Four weeks ago (as the crow flies) my big sister sent me an Amazon gift card for my birthday. I have a hard time spending gift cards. They always seem to be either too much or not enough...and I take them way too seriously, always asking, "Is this worthy of a Gift Card?" So I try to pick things that I really want but wouldn't buy for myself because they are exorbitantly priced. Which is how I came to choose Thy Kingdom Come: 19 Short Stories by 11 Hungarian Authors...a not very big (320 pages, 5-ish x 7-ish inches) paperback which sits at #2,476,300 in Best Sellers Rank: Books on Amazon's Best Sellers List. I've seen copies of this book listed as high as $978. No shit. In fact, the cheapest one on Amazon right now is $61.54. But this book had two László Krasznahorkai stories--"The Bogdanovich Story" and "The Last Boat"--which were available (at least as of this writing) nowhere else. And I found a copy for $32. So yes, Gift Card time.
I was also looking for a copy of Thomas Mann's The Magic Mountain as translated by Helen Tracy Lowe-Porter (HERE). Which I found... but not at a price which would fit within my Gift Card's remaining budget. As I perused the listings, though, I found another book which looked interesting: Mobius Dick by Andrew Crumey. (It made some mention or use of The Magic Mountain, hence the link up.) Well. You had me at Mobius. So I checked it out on the internets, found it more and more interesting, and ended up ordering it. It fit so nicely into my budget that I still had enough left over to order a Kindle copy of Whale Heart by Christoffer Petersen...the fifth book in his Greenland Noir series starring Constable David Maratse, currently one of my favorite characters.
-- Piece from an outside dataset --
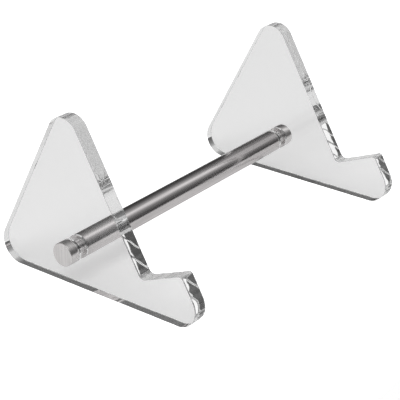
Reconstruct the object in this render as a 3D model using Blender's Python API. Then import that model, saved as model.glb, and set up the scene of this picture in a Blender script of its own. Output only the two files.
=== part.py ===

I emailed my sister to tell her what I'd gotten on her dime, and she wrote back that she was interested in Mobius Dick because of her long-time interest in the Möbius strip. (She's a math genius who works for NASA, so....)
Okay?
Okay.
So this morning I was finishing up Laura Lippman's Dream Girl, a novel I'd procured on 7 day loan from the local branch of the public library because I'd heard a review of it on NPR. Which was odd, by the way, because (1) I rarely pursue things that I hear about on the radio, in part because I usually don't remember enough details about what I heard in order to find it, (2) the book is extremely popular right now, so finding a copy was a bit of a surprise, (3) I rarely check out 7 day loan books because I read so many books in the course of a day (at least 8) that it is highly unlikely that I can finish a book in a week, and (4) I was trying to read an advance copy of the aforementioned Christoffer Petersen's forthcoming YA book, so I really didn't need the distraction of another book. But for some reason I picked it up, and wonder of wonders I actually tore through it, finishing it in a few days. And close to the end of my reading, as in last night (full circle now), I read this:
Well.
That's kind of weird, ennit?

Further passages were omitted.